The 1990s expansion was less typical.  The recovery phase of the cycle in 1991 – 1992 struggled, but growth took off in 1993 and 1994, setting what looked like it would be the peak for the cycle in 1994.  However, the internet revolution and a capital gains tax cut helped to generate an investment boom in the late 1990s that drove a new peak in growth for the cycle in 1998. Ironically, economic growth was surging at exactly the time that market participants were dealing with the Russian debt default and the Long-Term Capital meltdown, leading to another instance where the Fed eased policy ill-advisedly – or, at a minimum, was too slow to reverse themselves — in response to financial volatility.  The speculative frenzy, especially in dot.com start-ups, ultimately went too far, leading to a stock price collapse in 2000 and the end of the expansion in early 2001.

Exhibit 2: Four-quarter average of real GDP growth – 1990s

Source: BEA

2000s

The 2000s expansion performed closer to the textbook 1980s pattern, as the four-quarter real growth pace peaked in late 2003, at least partially in response to the tax cuts that were passed in 2001 but only took full effect in 2003.  The expansion lasted almost five more years before excesses brought on by easy monetary policy and the housing boom reversed, leading to the worst economic downturn since the 1930s and a financial crisis.  Of course, if the Federal Reserve had followed the “peak growth” narrative corollary that it should not raise rates when growth is decelerating, then it would never have hiked at all.  The first rate move in the 2000s did not come until June 2004, six months after the four-quarter average of real GDP growth peaked!

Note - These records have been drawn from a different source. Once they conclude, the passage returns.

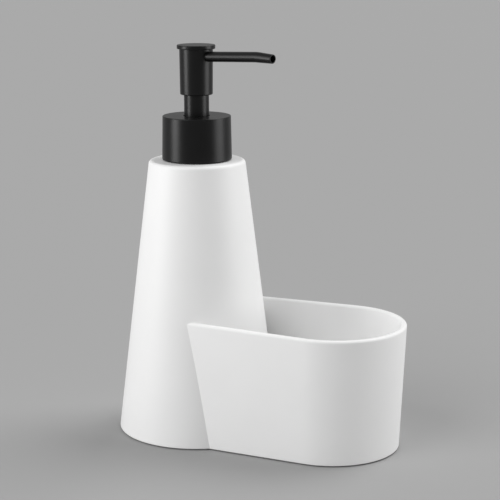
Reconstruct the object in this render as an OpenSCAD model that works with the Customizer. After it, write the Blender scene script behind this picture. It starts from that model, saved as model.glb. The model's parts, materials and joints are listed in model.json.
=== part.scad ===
// Soap pump caddy: a tapered soap bottle with an open sponge pocket at its foot, and a
// screw-on pump whose head turns and is pressed down. Millimetres, +Z up. The origin lies
// on the bottle's axis, on the surface that the caddy stands on. +X runs along the pocket.

/* [Tower] */
// Outer radius of the tower at its foot
tower_base_r = 41; // [39:0.5:44]
// Outer radius of the tower at its top, before the shoulder is rounded
tower_top_r = 24; // [22:0.5:27]
// Height of the tower's wall
tower_h = 138; // [125:1:155]
// Wall thickness of the tower
tower_wall = 3; // [2.5:0.25:4]
// Thickness of the flat top of the tower
deck_t = 3; // [2.5:0.25:4]
// Rounding of the tower's shoulder
shoulder_r = 2; // [1:0.25:3]
// Rounding of the lower edges of the tower and the pocket
foot_edge_r = 0.6; // [0.3:0.1:1]

/* [Pocket] */
// Height of the pocket's wall
pocket_h = 62.5; // [50:0.5:75]
// Half width of the pocket at its foot
pocket_base_half = 34; // [31:0.5:36]
// Distance from the bottle's axis to the pocket's far end, at its foot
pocket_base_reach = 107; // [98:1:120]
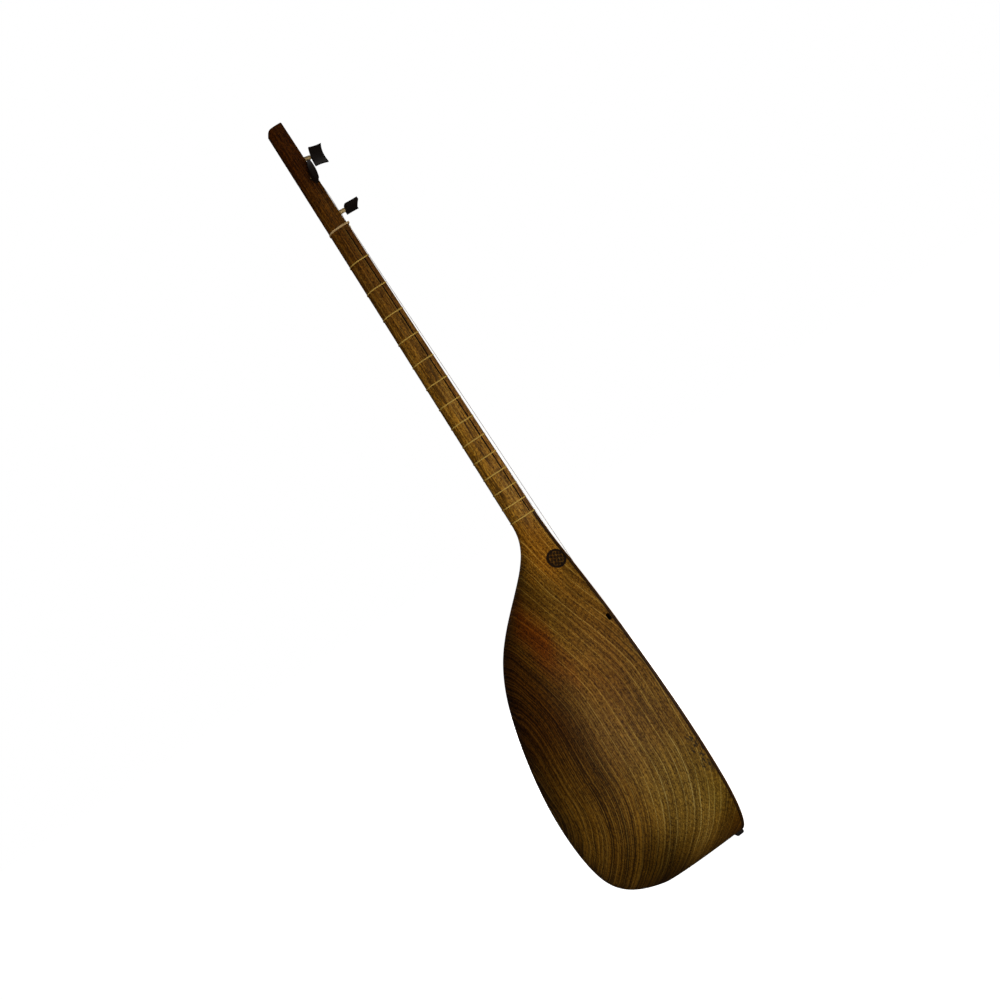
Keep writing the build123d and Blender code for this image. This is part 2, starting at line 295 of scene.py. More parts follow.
@dataclass(frozen=True)
class Hill:
    """A soft-edged area of the bowl's side, tinted; some are the wood's own tone, some painted shade, some
    partly painted light.
    """

    depth: float                # its middle, in millimetres behind the playing plane
    height: float
    half_depth: float
    half_height: float
    tint: Colour
    strength: float
    kind: str = "MULTIPLY"


@dataclass(frozen=True)
class Walnut:
    """Oiled walnut with its growth rings, pores and streaks.

    The tree's heart lay in front of the soundboard, so on the bowl's flank the rings bulge
    forward in the middle, run back towards the neck and the butt, and crowd at the back.
    """

    timber: Timber
    heart: float = 145.0            # how far in front of the playing plane the tree's heart lay
    slant: float = 0.0              # how far the rings move for each millimetre across
    butt_sweep: float = 36.0        # how far they sweep back at the butt
    waist_sweep: float = 5.5        # a little more below the widest place
    neck_sweep: float = 15.0        # and towards the neck
    crowded_from: float = 215.0     # beyond this ring they lie closer together
    light: Colour = (0.325, 0.155, 0.014)
    body: Colour = (0.155, 0.068, 0.005)
    dark: Colour = (0.030, 0.011, 0.0006)
    line: Colour = (0.410, 0.240, 0.042)
    line_gap: float = 8.0           # usual distance between two pale lines
    back_stain_and_shade: Colour = (0.30, 0.19, 0.10)     # these three multiply the wood's colour: darker stain together with painted shade, over the back and up towards the head
    neck_stain_and_shade: Colour = (0.46, 0.36, 0.28)
    head_stain_and_shade: Colour = (0.54, 0.38, 0.22)
    fleck: Colour = (0.012, 0.009, 0.006)
    rim: Colour = (0.020, 0.008, 0.002)
    burnt: Colour = (0.007, 0.004, 0.003)
    mark_place: tuple[float, float] = (12.2, 351.4)   # depth and height of the burnt mark
    mark_radius: float = 10.0
    hills: tuple[Hill, ...] = (
        Hill(78.0, 296.0, 18.0, 66.0, (0.95, 0.42, 0.06), 0.85),
        # partly painted light: brighter high by the front, besides the wood's own tone
        Hill(22.0, 372.0, 30.0, 50.0, (1.85, 1.55, 1.20), 0.90),
        Hill(66.0, 345.0, 20.0, 46.0, (0.52, 0.42, 0.30), 0.80),
        # painted shade: two dark areas low at the back of the butt
        Hill(112.0, 40.0, 26.0, 40.0, (0.62, 0.60, 0.50), 0.70),
        Hill(92.0, 30.0, 40.0, 52.0, (0.50, 0.52, 0.50), 0.90),
        Hill(10.0, 60.0, 24.0, 60.0, (0.86, 0.95, 0.90), 0.80),
        # partly a painted sheen: lighter and greyer low on the flank, besides the wood's olive tone
        Hill(46.0, 84.0, 46.0, 70.0, (1.22, 1.48, 2.40), 0.90),
        # painted shade: the dark front corner of the butt
        Hill(2.0, 14.0, 30.0, 40.0, (0.72, 0.55, 0.25), 0.90),
        Hill(24.0, 265.0, 34.0, 80.0, (1.12, 0.98, 0.95), 0.80),
        Hill(44.0, 200.0, 26.0, 60.0, (0.90, 0.82, 0.35), 0.70),
        Hill(60.0, 236.0, 22.0, 60.0, (1.30, 1.15, 1.00), 0.60),
    )

    def rings(self, paint: Paint, x: Value, y: Value, z: Value) -> Value:
        """Distance from the tree's heart in millimetres, gently wavy."""
        slow = paint.vector(x / 70.0, y / 70.0, z / 230.0)
        fine = paint.vector(x / 14.0, y / 14.0, z / 110.0)
        deep = y + self.heart
        butt = ((139.0 - z) / 120.0).greater(0.0)
        sweep = butt * butt * self.butt_sweep + z.ramp(229.0, 139.0) * self.waist_sweep
        sweep = sweep + z.ramp(215.0, 345.0) * self.neck_sweep
        reach = (x * x + deep * deep).root() + x * self.slant - sweep
        wander = (paint.noise(slow, 1.0, 1.0) - 0.5) * 8.0 + (paint.noise(fine, 1.0, 1.0) - 0.5) * 2.2
        reach = reach + wander
        crowd = (reach - self.crowded_from).greater(0.0)
        return reach + crowd * crowd / 110.0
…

Exhibit 3: Four-quarter average of read GDP growth – 2000s

Source: BEA

The Current Expansion

The current cycle has had its own share of irregularities.  The recovery was anemic for several years before finally gathering momentum in 2014 and early 2015, though the rigor proved to be short-lived as growth cooled steadily in 2015 and early 2016 before perking up again.  Like the 2000s, the Federal Reserve did not even begin to normalize monetary policy until well after growth had already peaked.  Like the 1980s, a major tax reform package deep into the business cycle has generated renewed economic momentum.  Indeed, the pickup over the past two years in the four-quarter average of real GDP growth has been about 150 bp, similar in magnitude to the acceleration seen in 1987. Growth on a four-quarter basis will probably not reach the 3.8% high-water mark of early 2015, so “peak growth” for this cycle is almost four years in the rearview mirror.

Exhibit 4: Four-quarter average of read GDP growth – 2010s

Source: BEA

Conclusion

The common patterns of the past several economic cycles and the peculiarities between them underscore the fact that reaching a peak in the speed of growth is not a death sentence for an expansion.  As Fed officials have noted, economic expansions do not die of old age.  They typically end when an accumulation of excesses build up to a tipping point, often exacerbated by a discrete event.  Even if real GDP growth slows sequentially in the current quarter and again in Q1, the four-quarter average may well continue to accelerate through the first quarter of next year.

The Federal Reserve’s gradual rate hike strategy is an effort to fend off the buildup of the sort of imbalances that have in the past led to recessions.  If the Fed can successfully execute a soft landing, as it did in 1994, there is no reason that the economy cannot continue to move ahead for several more years in the absence of a big external shock. Even if the economy has already seen its peak growth, the expansion need not be viewed as a has-been.